Here’s where many people freeze: *“Should I invest or pay debt first?”*
This is where a beginner investment plan while paying off debt needs nuance, not extreme rules.
Experts generally agree on this:
1. High-interest debt (>15%) — e.g., many credit cards, some personal loans
– Priority: Crush it fast. The “return” on paying off a 22% interest card is basically 22% risk‑free. You won’t safely get that in the market.
– Invest symbolic amounts (like $10–25/month) only to build the habit, not the balance.
2. Medium-interest debt (7–15%) — some personal loans, some cards, certain car loans
– Split strategy:
– Pay more than minimums (aggressively but realistically)
– Start small, consistent investing (even $50/month) to learn the process.

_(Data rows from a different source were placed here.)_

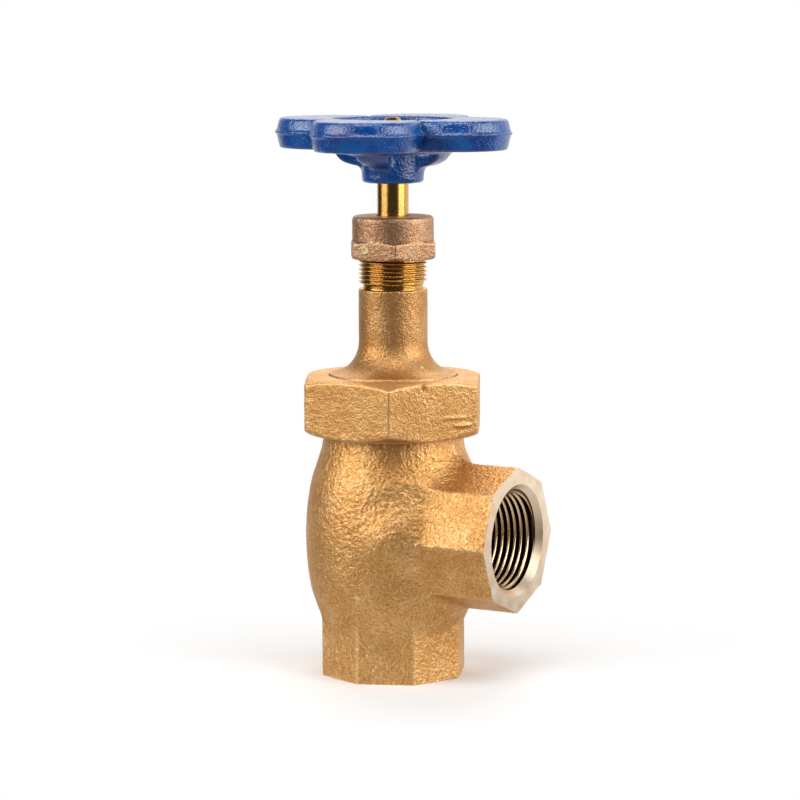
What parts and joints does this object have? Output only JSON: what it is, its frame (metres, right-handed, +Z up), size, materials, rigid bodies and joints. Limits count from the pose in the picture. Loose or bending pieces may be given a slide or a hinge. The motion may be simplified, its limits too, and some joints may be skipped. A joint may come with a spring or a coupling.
{
  "type": "angle globe valve",
  "caption": "Bronze angle globe valve with a union bonnet, threaded octagon ends, a rising stem and a lobed handwheel.",
  "frame": {"origin": "centre of the lower port's face, on the stem's axis", "axes": "+Z up the stem towards the handwheel, +X out through the side port"},
  "size_m": [0.0844, 0.0786, 0.1795],
  "materials": {
    "cast_bronze": "sand cast, blasted",
    "nut_bronze": "sand cast, darker",
    "turned_bronze": "turned",
    "blue_paint": "gloss paint on cast iron",
    "seat_plastic": "smooth",
    "packing": "matt, braided"
  },
  "bodies": {
    "housing": {"body": "cast_bronze", "bonnet": "cast_bronze", "union_nut": "cast_bronze", "packing_nut": "nut_bronze", "packing_gland": "turned_bronze", "packing_ring_1": "packing", "packing_ring_2": "packing", "packing_ring_3": "packing", "packing_ring_4": "packing", "packing_ring_5": "packing"},
    "disc_carrier": {"disc_holder": "turned_bronze", "disc_holder_nut": "turned_bronze", "seat_disc": "seat_plastic", "disc_washer": "turned_bronze", "disc_nut": "turned_bronze"},
    "spindle": {"stem": "turned_bronze", "handwheel": "blue_paint", "wheel_washer": "turned_bronze", "wheel_nut": "turned_bronze"}
  },
  "joints": [
    {"name": "disc_lift", "type": "slide", "parent": "housing", "child": "disc_carrier", "axis": [0, 0, 1], "range_m": [0, 0.00762]},
    {"name": "stem_turn", "type": "hinge", "parent": "disc_carrier", "child": "spindle", "pos_m": [0, 0, 0.1587], "axis": [0, 0, 1], "range_deg": [0, 1080]}
  ],
  "couplings": [
    {"joint": "disc_lift", "follows": "stem_turn", "m_per_rad": 0.00040425}
  ]
}
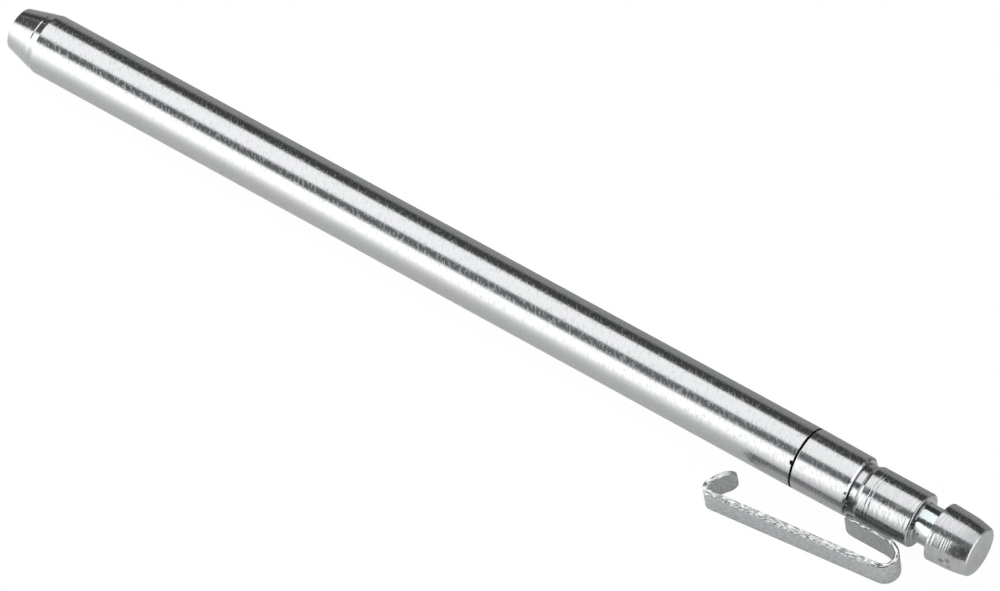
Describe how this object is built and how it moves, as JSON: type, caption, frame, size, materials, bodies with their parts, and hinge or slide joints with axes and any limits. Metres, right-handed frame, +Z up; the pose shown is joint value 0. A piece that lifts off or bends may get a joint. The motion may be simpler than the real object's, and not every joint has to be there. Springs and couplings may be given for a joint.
{
  "type": "hinge pin",
  "caption": "Straight plated-steel hinge pin with a conical lead-in and a stepped, grooved retaining end, lying with its loose bent flat-spring clip on edge beside it.",
  "frame": {"origin": "on the pin's axis, halfway along the shaft's full diameter, between the lead-in cone and the joint", "axes": "+X along the pin's axis towards the crowned head, +Z up from the surface that the pin and the clip lie on, clip on the -Y side"},
  "size_m": [0.1431, 0.0143, 0.008],
  "materials": {
    "plated_steel": "zinc plated, drawn shaft with a lightly mottled streaked sheen, turning marks on the steps",
    "spring_steel": "satin rolled strip with bright speckled sheared edges"
  },
  "bodies": {
    "root": {"pin_shaft": "plated_steel", "retaining_end": "plated_steel", "retaining_clip": "spring_steel"}
  },
  "joints": []
}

3. Low-interest or “good” debt (<7%) — federal student loans, cheap car loans, some mortgages
– It usually makes sense to invest and pay debt in parallel, especially if you get employer 401(k) match (that’s literally free money).
Example:
Alex has:
– $4,000 on a credit card at 23% interest
– $18,000 in student loans at 4.5%
Alex’s plan:
– Throw every extra dollar at the credit card (target: pay off in 12–18 months)
– Make required payments on student loans
– Invest just $25/month to build comfort with investing apps and not “wait until everything is perfect.”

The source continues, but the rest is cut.